Aim of the task: Print the records below exactly as they appear.

:::::

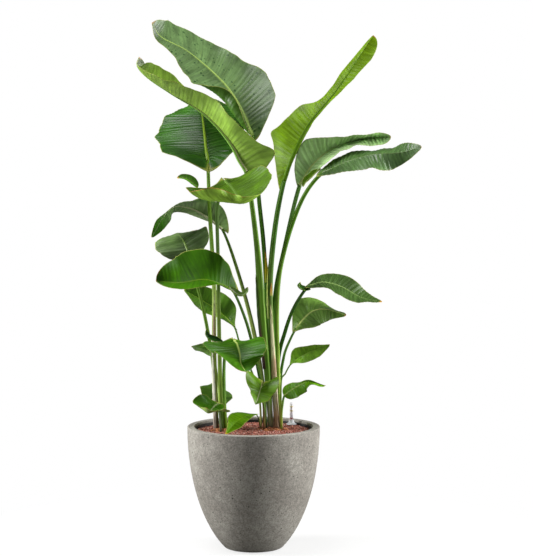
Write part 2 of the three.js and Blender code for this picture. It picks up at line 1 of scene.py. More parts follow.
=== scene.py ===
import bpy
import numpy as np
from mathutils import Euler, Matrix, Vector


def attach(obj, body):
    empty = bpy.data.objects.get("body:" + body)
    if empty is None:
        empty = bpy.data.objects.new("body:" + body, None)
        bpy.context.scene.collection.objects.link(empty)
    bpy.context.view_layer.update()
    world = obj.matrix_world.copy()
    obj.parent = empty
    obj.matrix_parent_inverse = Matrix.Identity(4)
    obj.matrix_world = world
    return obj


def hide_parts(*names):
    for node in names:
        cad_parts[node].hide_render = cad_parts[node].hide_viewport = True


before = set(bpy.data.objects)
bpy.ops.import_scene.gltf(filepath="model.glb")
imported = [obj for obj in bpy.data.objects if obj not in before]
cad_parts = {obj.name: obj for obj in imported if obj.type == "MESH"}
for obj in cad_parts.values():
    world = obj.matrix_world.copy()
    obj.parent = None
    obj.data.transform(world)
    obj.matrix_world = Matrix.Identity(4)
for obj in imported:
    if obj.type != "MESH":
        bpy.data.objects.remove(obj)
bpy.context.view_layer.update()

MM = 0.001


# ---- Camera, floor and studio light
# The plant is seen from 5 m in front, from the height of its upper leaves and a little downwards.
# The floor is a pale seamless sheet, lit so that it fades into a white room.

CAMERA_AT = (0.036, -5.0, 1.107)
CAMERA_DOWN = 4.015  # degrees below level
LENS = 116.9  # mm on a 36 mm sensor, for the picture's long side
SOFT_LIGHTS = [  # place and aim in metres, width and height in metres, watts
    ("light_left", (-2.3, -0.05, 1.3), (0, 0, 0.7), (0.8, 2.4), 96),
    ("light_right", (2.3, -0.1, 1.2), (0, 0, 0.6), (0.8, 2.4), 104),
    ("light_top", (-0.6, -0.4, 3.0), (0, 0, 0.8), (1.4, 1.4), 44),
    ("light_front", (-0.5, -3.4, 2.3), (0, 0, 0.8), (1.4, 1.4), 8),
]


def linear(hex_colour):
    """A colour written as sRGB hex, as the linear red, green, blue and alpha that sockets take."""
    srgb = np.array([int(hex_colour[i : i + 2], 16) for i in (1, 3, 5)]) / 255
    low, high = srgb / 12.92, ((srgb + 0.055) / 1.055) ** 2.4
    return (*np.where(srgb <= 0.04045, low, high), 1.0)


def node(tree, kind, inputs=None, stops=(), **settings):
    """Adds one shader node. settings are its own properties. inputs gives, by a socket's name or
    number, a plain value, a hex colour, or the output socket that is linked to it. stops are the
    places and colours along a colour ramp."""
    made = tree.nodes.new("ShaderNode" + kind)
    for key, value in settings.items():
        setattr(made, key, value)
    for key, value in (inputs or {}).items():
        if isinstance(value, bpy.types.NodeSocket):
            tree.links.new(value, made.inputs[key])
        elif isinstance(value, str):
            made.inputs[key].default_value = linear(value)
        else:
            made.inputs[key].default_value = value
    if stops:
        elements = made.color_ramp.elements
        while len(elements) < len(stops):
            elements.new(0.5)
        for element, (position, colour) in zip(elements, stops):
            element.position, element.color = position, linear(colour)
    return made


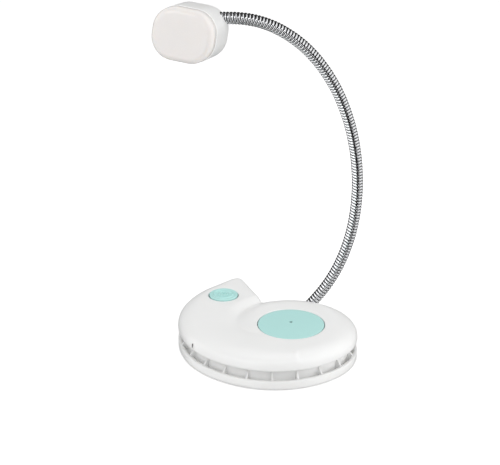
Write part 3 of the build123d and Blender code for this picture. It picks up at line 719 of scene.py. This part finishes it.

:::::

Task response:
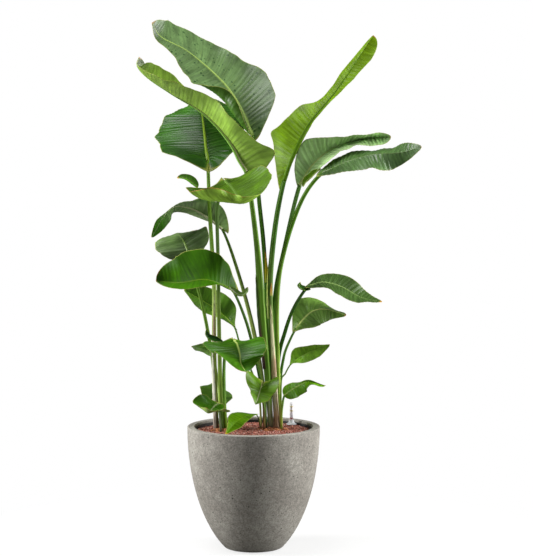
Write part 2 of the three.js and Blender code for this picture. It picks up at line 1 of scene.py. More parts follow.
=== scene.py ===
import bpy
import numpy as np
from mathutils import Euler, Matrix, Vector


def attach(obj, body):
    empty = bpy.data.objects.get("body:" + body)
    if empty is None:
        empty = bpy.data.objects.new("body:" + body, None)
        bpy.context.scene.collection.objects.link(empty)
    bpy.context.view_layer.update()
    world = obj.matrix_world.copy()
    obj.parent = empty
    obj.matrix_parent_inverse = Matrix.Identity(4)
    obj.matrix_world = world
    return obj


def hide_parts(*names):
    for node in names:
        cad_parts[node].hide_render = cad_parts[node].hide_viewport = True


before = set(bpy.data.objects)
bpy.ops.import_scene.gltf(filepath="model.glb")
imported = [obj for obj in bpy.data.objects if obj not in before]
cad_parts = {obj.name: obj for obj in imported if obj.type == "MESH"}
for obj in cad_parts.values():
    world = obj.matrix_world.copy()
    obj.parent = None
    obj.data.transform(world)
    obj.matrix_world = Matrix.Identity(4)
for obj in imported:
    if obj.type != "MESH":
        bpy.data.objects.remove(obj)
bpy.context.view_layer.update()

MM = 0.001


# ---- Camera, floor and studio light
# The plant is seen from 5 m in front, from the height of its upper leaves and a little downwards.
# The floor is a pale seamless sheet, lit so that it fades into a white room.

CAMERA_AT = (0.036, -5.0, 1.107)
CAMERA_DOWN = 4.015  # degrees below level
LENS = 116.9  # mm on a 36 mm sensor, for the picture's long side
SOFT_LIGHTS = [  # place and aim in metres, width and height in metres, watts
    ("light_left", (-2.3, -0.05, 1.3), (0, 0, 0.7), (0.8, 2.4), 96),
    ("light_right", (2.3, -0.1, 1.2), (0, 0, 0.6), (0.8, 2.4), 104),
    ("light_top", (-0.6, -0.4, 3.0), (0, 0, 0.8), (1.4, 1.4), 44),
    ("light_front", (-0.5, -3.4, 2.3), (0, 0, 0.8), (1.4, 1.4), 8),
]


def linear(hex_colour):
    """A colour written as sRGB hex, as the linear red, green, blue and alpha that sockets take."""
    srgb = np.array([int(hex_colour[i : i + 2], 16) for i in (1, 3, 5)]) / 255
    low, high = srgb / 12.92, ((srgb + 0.055) / 1.055) ** 2.4
    return (*np.where(srgb <= 0.04045, low, high), 1.0)


def node(tree, kind, inputs=None, stops=(), **settings):
    """Adds one shader node. settings are its own properties. inputs gives, by a socket's name or
    number, a plain value, a hex colour, or the output socket that is linked to it. stops are the
    places and colours along a colour ramp."""
    made = tree.nodes.new("ShaderNode" + kind)
    for key, value in settings.items():
        setattr(made, key, value)
    for key, value in (inputs or {}).items():
        if isinstance(value, bpy.types.NodeSocket):
            tree.links.new(value, made.inputs[key])
        elif isinstance(value, str):
            made.inputs[key].default_value = linear(value)
        else:
            made.inputs[key].default_value = value
    if stops:
        elements = made.color_ramp.elements
        while len(elements) < len(stops):
            elements.new(0.5)
        for element, (position, colour) in zip(elements, stops):
            element.position, element.color = position, linear(colour)
    return made


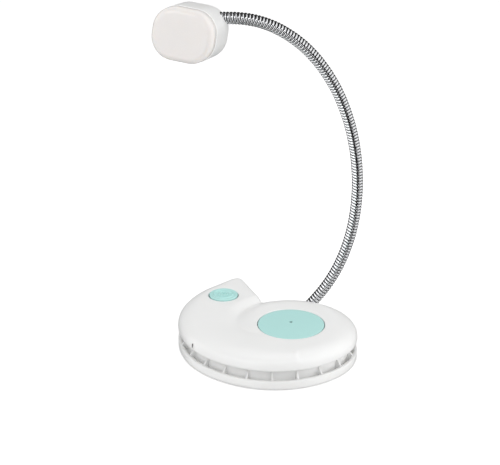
Write part 3 of the build123d and Blender code for this picture. It picks up at line 719 of scene.py. This part finishes it.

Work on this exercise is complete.